### Structured object records
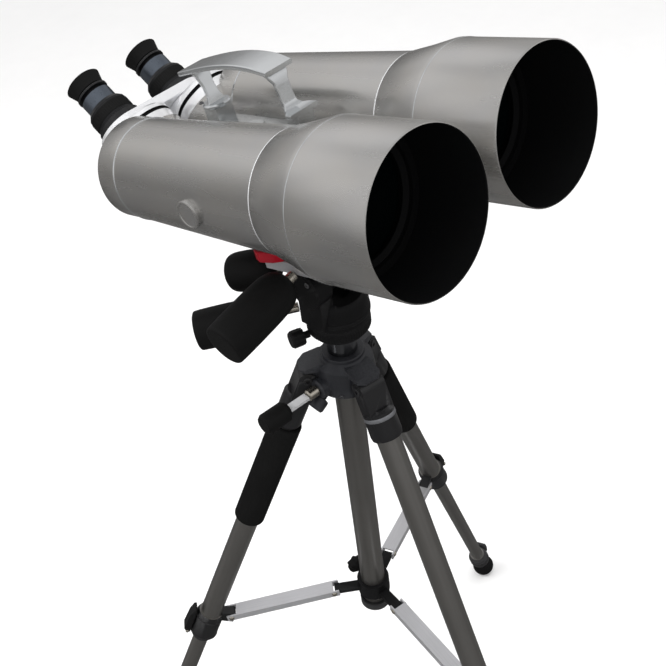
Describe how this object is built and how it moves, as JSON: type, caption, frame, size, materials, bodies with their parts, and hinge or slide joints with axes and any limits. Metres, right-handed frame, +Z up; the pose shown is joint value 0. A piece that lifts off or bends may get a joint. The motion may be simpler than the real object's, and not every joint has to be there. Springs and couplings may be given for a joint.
{
  "type": "astronomy binoculars",
  "caption": "Large astronomy binoculars with angled eyepieces and a carry handle, on a tilting pan head and a folding tripod with a crank-driven column.",
  "frame": {"origin": "centre of the bounding box at floor level", "axes": "+Z up; the objectives look along -Y, the eyepieces are towards +Y, and the user's left barrel is at +X"},
  "size_m": [0.6699, 0.6644, 1.1164],
  "materials": {
    "silver_paint": "satin silver-grey paint",
    "bright_alloy": "polished",
    "cast_alloy": "satin casting",
    "black_anodised": "black anodised",
    "grey_anodised": "grey anodised",
    "glass": "coated optical glass",
    "rubber": "matt moulded",
    "head_black": "matt black paint",
    "red_plastic": "moulded",
    "tube_alloy": "grey anodised tube",
    "brace_alloy": "plain satin",
    "crown_grey": "dark grey paint",
    "foam": "closed-cell foam",
    "steel": "turned"
  },
  "bodies": {
    "tripod": {"crown": "crown_grey", "column_sleeve": "tube_alloy"},
    "column": {"centre_column": "black_anodised", "pan_base": "head_black"},
    "pan_lock": {"pan_lock_knob": "head_black"},
    "pan_head": {"pan_yoke": "head_black"},
    "pan_handle": {"pan_grip": "rubber"},
    "tilt_head": {"tilt_block": "head_black"},
    "tilt_handle": {"tilt_grip": "rubber"},
    "binocular": {"side_tilt_platform": "brace_alloy", "quick_release_plate": "cast_alloy", "centre_casting": "cast_alloy", "bridge_plate": "bright_alloy", "carry_handle": "cast_alloy", "dew_shield_left": "silver_paint", "objective_cone_left": "silver_paint", "objective_lens_left": "glass", "barrel_left": "silver_paint", "rear_housing_left": "silver_paint", "prism_left": "glass", "dew_shield_right": "silver_paint", "objective_cone_right": "silver_paint", "objective_lens_right": "glass", "barrel_right": "silver_paint", "rear_housing_right": "silver_paint", "prism_right": "glass"},
    "side_handle": {"side_tilt_grip": "rubber"},
    "latch": {"release_latch": "red_plastic"},
    "turret_left": {"eyepiece_turret_left": "bright_alloy"},
    "turret_right": {"eyepiece_turret_right": "bright_alloy"},
    "focus_left": {"focus_ring_left": "grey_anodised"},
    "focus_right": {"focus_ring_right": "grey_anodised"},
    "ocular_left": {"eyepiece_left": "black_anodised", "eye_lens_left": "glass"},
    "ocular_right": {"eyepiece_right": "black_anodised", "eye_lens_right": "glass"},
    "cup_left": {"eyecup_left": "rubber"},
    "cup_right": {"eyecup_right": "rubber"},
    "crank_spindle": {"crank_shaft": "steel"},
    "crank_handle": {"crank_arm": "bright_alloy"},
    "crank_grip": {"crank_knob": "rubber"},
    "leg_right": {"leg_upper_right": "tube_alloy", "leg_foam_right": "foam"},
    "leg_front": {"leg_upper_front": "tube_alloy"},
    "leg_rear": {"leg_upper_rear": "tube_alloy", "leg_foam_rear": "foam"},
    "lock_right": {"leg_lever_right": "head_black"},
    "lock_front": {"leg_lever_front": "head_black"},
    "lock_rear": {"leg_lever_rear": "head_black"},
    "mid_right": {"leg_middle_right": "tube_alloy"},
    "mid_front": {"leg_middle_front": "tube_alloy"},
    "mid_rear": {"leg_middle_rear": "tube_alloy"},
    "low_right": {"leg_lower_right": "tube_alloy"},
    "low_front": {"leg_lower_front": "tube_alloy"},
    "low_rear": {"leg_lower_rear": "tube_alloy"},
    "hub": {"brace_hub": "head_black"},
    "hub_knob": {"hub_lock_knob": "rubber"},
    "brace_right": {"brace_arm_right": "brace_alloy"},
    "brace_front": {"brace_arm_front": "brace_alloy"},
    "brace_rear": {"brace_arm_rear": "brace_alloy"}
  },
  "joints": [
    {"name": "column_lift", "type": "slide", "parent": "tripod", "child": "column", "axis": [0, 0, 1], "range_m": [0, 0.28]},
    {"name": "pan_lock_turn", "type": "hinge", "parent": "column", "child": "pan_lock", "pos_m": [-0.06279, 0.06359, 0.8254], "axis": [-0.9272, 0.3746, 0], "range_deg": [-90, 90]},
    {"name": "pan", "type": "hinge", "parent": "column", "child": "pan_head", "pos_m": [-0.0346, 0.0522, 0.7984], "axis": [0, 0, 1], "continuous": true},
    {"name": "pan_handle_twist", "type": "hinge", "parent": "pan_head", "child": "pan_handle", "pos_m": [-0.0602, 0.0758, 0.8494], "axis": [-0.715, 0.6839, -0.1453], "range_deg": [-60, 60]},
    {"name": "tilt", "type": "hinge", "parent": "pan_head", "child": "tilt_head", "pos_m": [-0.0346, 0.0522, 0.8834], "axis": [-1, 0, 0], "range_deg": [-33.4, 9.5]},
    {"name": "tilt_handle_twist", "type": "hinge", "parent": "tilt_head", "child": "tilt_handle", "pos_m": [-0.0521, 0.0968, 0.8834], "axis": [-0.369, 0.8711, -0.324], "range_deg": [-60, 60]},
    {"name": "side_tilt", "type": "hinge", "parent": "tilt_head", "child": "binocular", "pos_m": [-0.0346, 0.05729, 0.90476], "axis": [0, 0.9728, -0.2318], "range_deg": [-10, 10]},
    {"name": "side_handle_twist", "type": "hinge", "parent": "binocular", "child": "side_handle", "pos_m": [-0.0801, 0.0522, 0.909], "axis": [-0.9758, 0, -0.2186], "range_deg": [-60, 60]},
    {"name": "latch_turn", "type": "hinge", "parent": "binocular", "child": "latch", "pos_m": [-0.0676, 0.08596, 0.91695], "axis": [0, 0.2318, 0.9728], "range_deg": [-60, 0]},
    {"name": "turret_turn_right", "type": "hinge", "parent": "binocular", "child": "turret_right", "pos_m": [-0.0726, 0.25096, 0.9938], "axis": [0, 0.8518, 0.5239], "range_deg": [-9, 9]},
    {"name": "turret_turn_left", "type": "hinge", "parent": "binocular", "child": "turret_left", "pos_m": [0.0034, 0.25096, 0.9938], "axis": [0, 0.8518, 0.5239], "range_deg": [-9, 9]},
    {"name": "focus_turn_right", "type": "hinge", "parent": "turret_right", "child": "focus_right", "pos_m": [-0.0696, 0.29497, 0.9921], "axis": [0, 0.8518, 0.5239], "range_deg": [-150, 150]},
    {"name": "focus_turn_left", "type": "hinge", "parent": "turret_left", "child": "focus_left", "pos_m": [0.0004, 0.29497, 0.9921], "axis": [0, 0.8518, 0.5239], "range_deg": [-150, 150]},
    {"name": "focus_travel_right", "type": "slide", "parent": "turret_right", "child": "ocular_right", "axis": [0, 0.8518, 0.5239], "range_m": [-0.003, 0.003]},
    {"name": "focus_travel_left", "type": "slide", "parent": "turret_left", "child": "ocular_left", "axis": [0, 0.8518, 0.5239], "range_m": [-0.003, 0.003]},
    {"name": "eyecup_slide_right", "type": "slide", "parent": "ocular_right", "child": "cup_right", "axis": [0, 0.8518, 0.5239], "range_m": [0, 0.004]},
    {"name": "eyecup_slide_left", "type": "slide", "parent": "ocular_left", "child": "cup_left", "axis": [0, 0.8518, 0.5239], "range_m": [0, 0.004]},
    {"name": "crank_turn", "type": "hinge", "parent": "tripod", "child": "crank_spindle", "pos_m": [-0.0346, 0.0522, 0.7644], "axis": [-0.9945, 0.1045, 0], "range_deg": [0, 3605]},
    {"name": "crank_fold", "type": "hinge", "parent": "crank_spindle", "child": "crank_handle", "pos_m": [-0.08632, 0.05763, 0.7644], "axis": [-0.1045, -0.9945, 0], "range_deg": [-90, 0]},
    {"name": "crank_grip_spin", "type": "hinge", "parent": "crank_handle", "child": "crank_grip", "pos_m": [-0.08632, 0.05763, 0.7644], "axis": [-0.9945, 0.1045, 0], "continuous": true},
    {"name": "leg_fold_right", "type": "hinge", "parent": "tripod", "child": "leg_right", "pos_m": [-0.06277, 0.07634, 0.7704], "axis": [-0.6508, -0.7593, 0], "range_deg": [0, 16]},
    {"name": "leg_fold_front", "type": "hinge", "parent": "tripod", "child": "leg_front", "pos_m": [-0.04142, 0.01573, 0.7704], "axis": [0.9829, -0.184, 0], "range_deg": [0, 16]},
    {"name": "leg_fold_rear", "type": "hinge", "parent": "tripod", "child": "leg_rear", "pos_m": [0.00039, 0.06452, 0.7704], "axis": [-0.3322, 0.9432, 0], "range_deg": [0, 16]},
    {"name": "lock_turn_right", "type": "hinge", "parent": "leg_right", "child": "lock_right", "pos_m": [-0.20126, 0.19504, 0.41159], "axis": [-0.6508, -0.7593, 0], "range_deg": [0, 85]},
    {"name": "lock_turn_front", "type": "hinge", "parent": "leg_front", "child": "lock_front", "pos_m": [-0.07498, -0.16356, 0.41159], "axis": [0.9829, -0.184, 0], "range_deg": [0, 85]},
    {"name": "lock_turn_rear", "type": "hinge", "parent": "leg_rear", "child": "lock_rear", "pos_m": [0.17244, 0.12511, 0.41159], "axis": [-0.3322, 0.9432, 0], "range_deg": [0, 85]},
    {"name": "mid_slide_right", "type": "slide", "parent": "leg_right", "child": "mid_right", "axis": [-0.3097, 0.2654, -0.913], "range_m": [-0.25, 0]},
    {"name": "mid_slide_front", "type": "slide", "parent": "leg_front", "child": "mid_front", "axis": [-0.075, -0.4009, -0.913], "range_m": [-0.25, 0]},
    {"name": "mid_slide_rear", "type": "slide", "parent": "leg_rear", "child": "mid_rear", "axis": [0.3847, 0.1355, -0.913], "range_m": [-0.25, 0]},
    {"name": "low_slide_right", "type": "slide", "parent": "mid_right", "child": "low_right", "axis": [-0.3097, 0.2654, -0.913], "range_m": [0, 0.26]},
    {"name": "low_slide_front", "type": "slide", "parent": "mid_front", "child": "low_front", "axis": [-0.075, -0.4009, -0.913], "range_m": [0, 0.26]},
    {"name": "low_slide_rear", "type": "slide", "parent": "mid_rear", "child": "low_rear", "axis": [0.3847, 0.1355, -0.913], "range_m": [0, 0.26]},
    {"name": "hub_travel", "type": "slide", "parent": "tripod", "child": "hub", "axis": [0, 0, 1], "range_m": [0, 0.0885]},
    {"name": "hub_knob_turn", "type": "hinge", "parent": "hub", "child": "hub_knob", "pos_m": [-0.0318, 0.06714, 0.4384], "axis": [0.184, 0.9829, 0], "range_deg": [-90, 90]},
    {"name": "brace_swing_right", "type": "hinge", "parent": "leg_right", "child": "brace_right", "pos_m": [-0.16071, 0.16029, 0.42278], "axis": [-0.6508, -0.7593, 0], "range_deg": [0, 56]},
    {"name": "brace_swing_front", "type": "hinge", "parent": "leg_front", "child": "brace_front", "pos_m": [-0.06515, -0.11106, 0.42278], "axis": [0.9829, -0.184, 0], "range_deg": [0, 56]},
    {"name": "brace_swing_rear", "type": "hinge", "parent": "leg_rear", "child": "brace_rear", "pos_m": [0.12206, 0.10737, 0.42278], "axis": [-0.3322, 0.9432, 0], "range_deg": [0, 56]}
  ],
  "couplings": [
    {"joint": "crank_turn", "follows": "column_lift", "rad_per_m": 224.4},
    {"joint": "turret_turn_left", "follows": "turret_turn_right", "ratio": -1},
    {"joint": "focus_travel_right", "follows": "focus_turn_right", "m_per_rad": 0.00114},
    {"joint": "focus_travel_left", "follows": "focus_turn_left", "m_per_rad": 0.00114},
    {"joint": "leg_fold_front", "follows": "leg_fold_right", "ratio": 1},
    {"joint": "leg_fold_rear", "follows": "leg_fold_right", "ratio": 1},
    {"joint": "brace_swing_right", "follows": "leg_fold_right", "ratio": 3.4938},
    {"joint": "brace_swing_front", "follows": "leg_fold_right", "ratio": 3.4938},
    {"joint": "brace_swing_rear", "follows": "leg_fold_right", "ratio": 3.4938},
    {"joint": "hub_travel", "follows": "leg_fold_right", "m_per_rad": 0.31401}
  ]
}
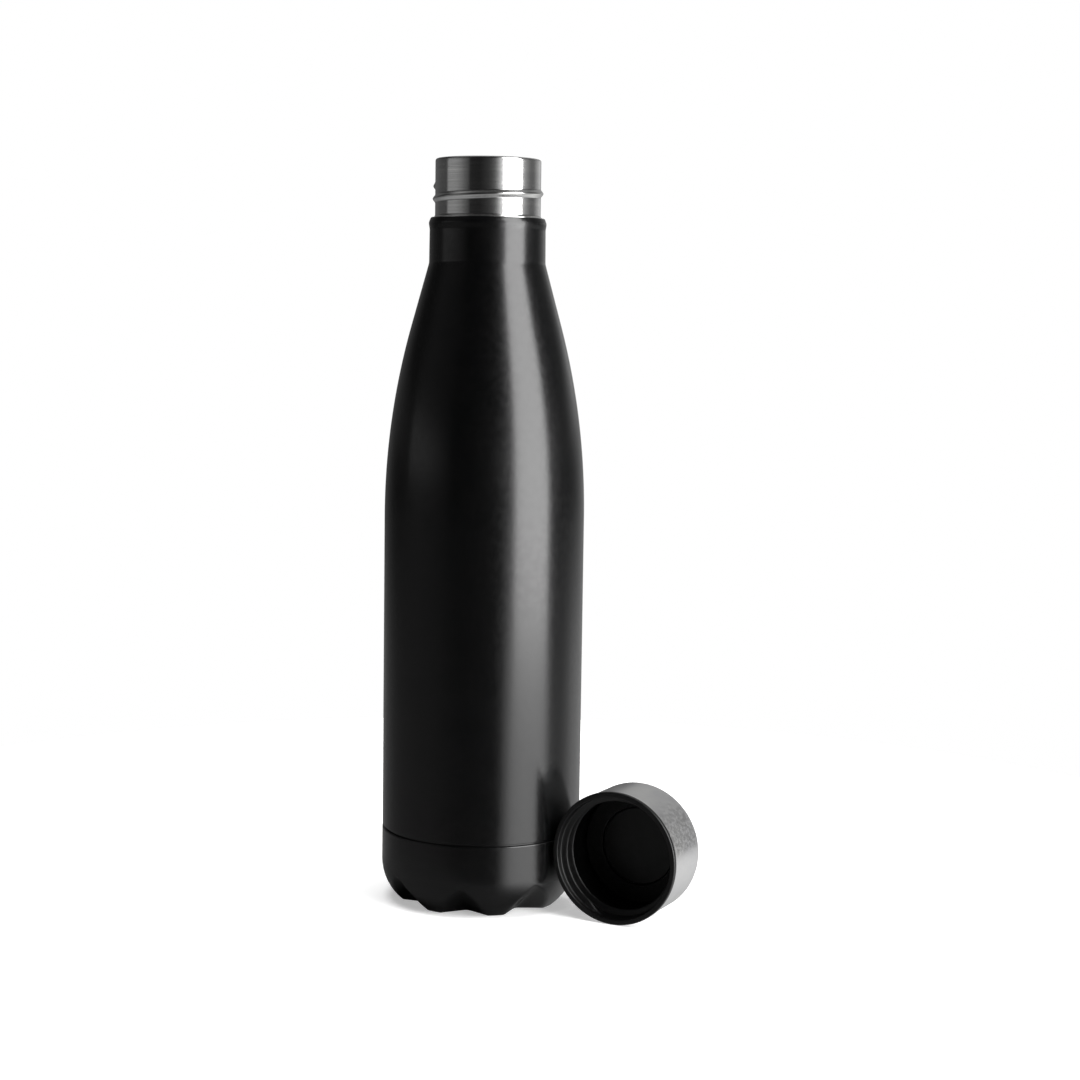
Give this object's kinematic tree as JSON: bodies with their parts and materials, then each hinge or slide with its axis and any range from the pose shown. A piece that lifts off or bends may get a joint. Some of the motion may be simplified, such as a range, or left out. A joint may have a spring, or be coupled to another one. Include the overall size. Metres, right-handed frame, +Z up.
{
  "type": "vacuum bottle",
  "caption": "Slim double-wall steel bottle with a satin black coat, bare threaded neck, notched base cup and a separate brushed-steel screw cap lying beside it.",
  "frame": {"origin": "centre of the bottle's foot ring, on the surface it stands on", "axes": "+Z up the bottle's axis to its mouth; -Y is the front, from which the cap is seen lying to the right; +X to the right"},
  "size_m": [0.1108, 0.0826, 0.2597],
  "materials": {
    "black_coat": "satin powder coat, very fine orange peel",
    "steel": "turned, semi-bright",
    "cap_steel": "fine brushed satin",
    "cap_plastic": "semi-gloss moulded black",
    "silicone": "matte",
    "foam": "closed-cell foam",
    "foil": "bright foil",
    "solder_glass": "dark solder glass",
    "getter_metal": "sintered grey",
    "adhesive": "cured adhesive"
  },
  "bodies": {
    "bottle": {"outer_shell": "black_coat", "inner_flask": "steel", "inner_flask_base": "steel", "foil_wrap": "foil", "outer_base": "steel", "sealing_glass": "solder_glass", "getter_clip": "steel", "getter": "getter_metal", "base_cup": "black_coat", "base_adhesive": "adhesive"},
    "cap_core": {"cap_insulation": "foam"},
    "cap": {"cap_shell": "cap_steel", "cap_liner": "cap_plastic", "cap_seal": "silicone"}
  },
  "joints": [
    {"name": "cap_lift", "type": "slide", "parent": "bottle", "child": "cap_core", "axis": [0, 0, 1], "range_m": [0, 0.27]},
    {"name": "cap_turn", "type": "hinge", "parent": "cap_core", "child": "cap", "pos_m": [0.05141, -0.02653, 0.02293], "axis": [-0.4587, -0.8886, 0], "continuous": true}
  ]
}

### DIRECTIONS FOR THIS TASK
Copy every line of the listing where the word "with" appears.

### WRITTEN REPLY
Describe how this object is built and how it moves, as JSON: type, caption, frame, size, materials, bodies with their parts, and hinge or slide joints with axes and any limits. Metres, right-handed frame, +Z up; the pose shown is joint value 0. A piece that lifts off or bends may get a joint. The motion may be simpler than the real object's, and not every joint has to be there. Springs and couplings may be given for a joint.
  "caption": "Large astronomy binoculars with angled eyepieces and a carry handle, on a tilting pan head and a folding tripod with a crank-driven column.",
Give this object's kinematic tree as JSON: bodies with their parts and materials, then each hinge or slide with its axis and any range from the pose shown. A piece that lifts off or bends may get a joint. Some of the motion may be simplified, such as a range, or left out. A joint may have a spring, or be coupled to another one. Include the overall size. Metres, right-handed frame, +Z up.
  "caption": "Slim double-wall steel bottle with a satin black coat, bare threaded neck, notched base cup and a separate brushed-steel screw cap lying beside it.",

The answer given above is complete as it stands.